350. Why is the Christian family called a domestic church?
The Christian family is called the domestic church because the family manifests and lives out the communal and familial nature of the Church as the family of God. Each family member, in accord with their own role, exercises the baptismal priesthood and contributes toward making the family a community of grace and of prayer, a school of human and Christian virtue and the place where the faith is first proclaimed to children.

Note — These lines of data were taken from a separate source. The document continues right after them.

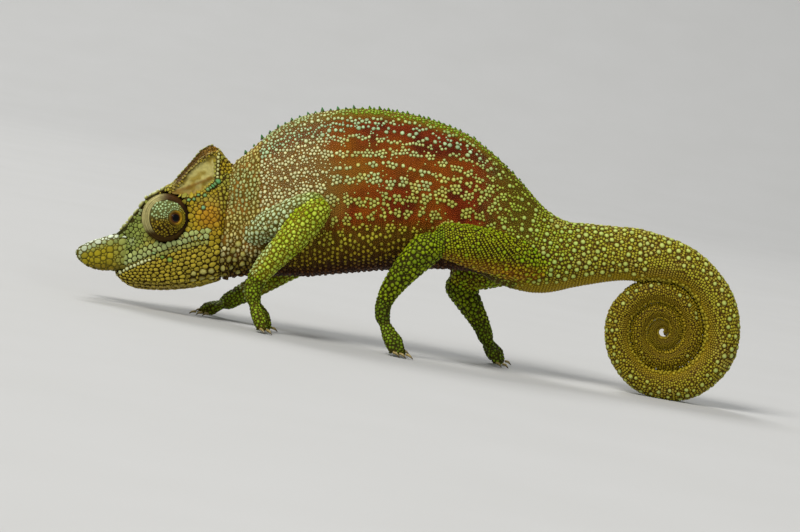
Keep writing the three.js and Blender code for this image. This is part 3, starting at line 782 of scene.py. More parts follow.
@dataclass(frozen=True)
class Markings:
    """Colours of the animal: the skin between the scales and the scales themselves."""

    rust: Shade = (112, 37, 0)
    rust_deep: Shade = (82, 23, 0)
    ochre: Shade = (138, 80, 3)
    mint: Shade = (176, 190, 128)
    cream: Shade = (200, 198, 150)
    ridge_green: Shade = (128, 160, 26)
    hip_green: Shade = (148, 172, 40)
    belly: Shade = (46, 22, 4)
    tail_scale: Shade = (176, 176, 52)
    tail_deep: Shade = (146, 128, 12)
    horn: Shade = (150, 136, 24)
    pale_rim: Shade = (208, 218, 188)

    def ground(self, p: np.ndarray, at: dict[str, np.ndarray]) -> np.ndarray:
        """Colour of the bare skin at each place.

        Args:
            p: body places, one row each.
            at: the regions and measures of those places.

        Returns:
            Linear colours, one row each.
        """
        x, z = p[:, 0], p[:, 2]
        rise = np.cos(at["angle"])
        region = at["region"]
        wide = value_noise(p, 5.0, 1)
        fine = value_noise(p, 1.4, 2)
        colour = plain(self.rust, len(p))
        colour = blend(colour, linear(*self.rust_deep), smooth(0.4, 0.8, fine))
        colour = blend(colour, linear(*self.ochre), self.ochre_share(p, rise, wide))
        shoulder = smooth(-6, -13, x + 10 * (wide - 0.5)) * (0.9 - 0.5 * bump(0.78, 0.12, rise))
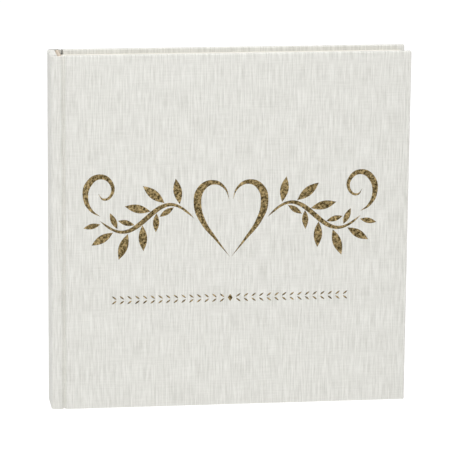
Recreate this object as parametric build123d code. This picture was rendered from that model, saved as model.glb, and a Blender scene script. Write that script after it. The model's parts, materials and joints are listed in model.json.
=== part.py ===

The Effects of the Sacrament of Matrimony
1638 “From a valid marriage arises a bond between the spouses which by its very nature is perpetual and exclusive; furthermore, in a Christian marriage the spouses are strengthened and, as it were, consecrated for the duties and the dignity of their state by a special sacrament.”
The marriage bond
1639 The consent by which the spouses mutually give and receive one another is sealed by God himself.143 From their covenant arises “an institution, confirmed by the divine law, . . . even in the eyes of society.”144
The covenant between the spouses is integrated into God’s covenant with man: “Authentic married love is caught up into divine love.”145
1640 Thus the marriage bond has been established by God himself in such a way that a marriage concluded and consummated between baptized persons can never be dissolved. This bond, which results from the free human act of the spouses and their consummation of the marriage, is a reality, henceforth irrevocable, and gives rise to a covenant guaranteed by God’s fidelity. The Church does not have the power to contravene this disposition of divine wisdom.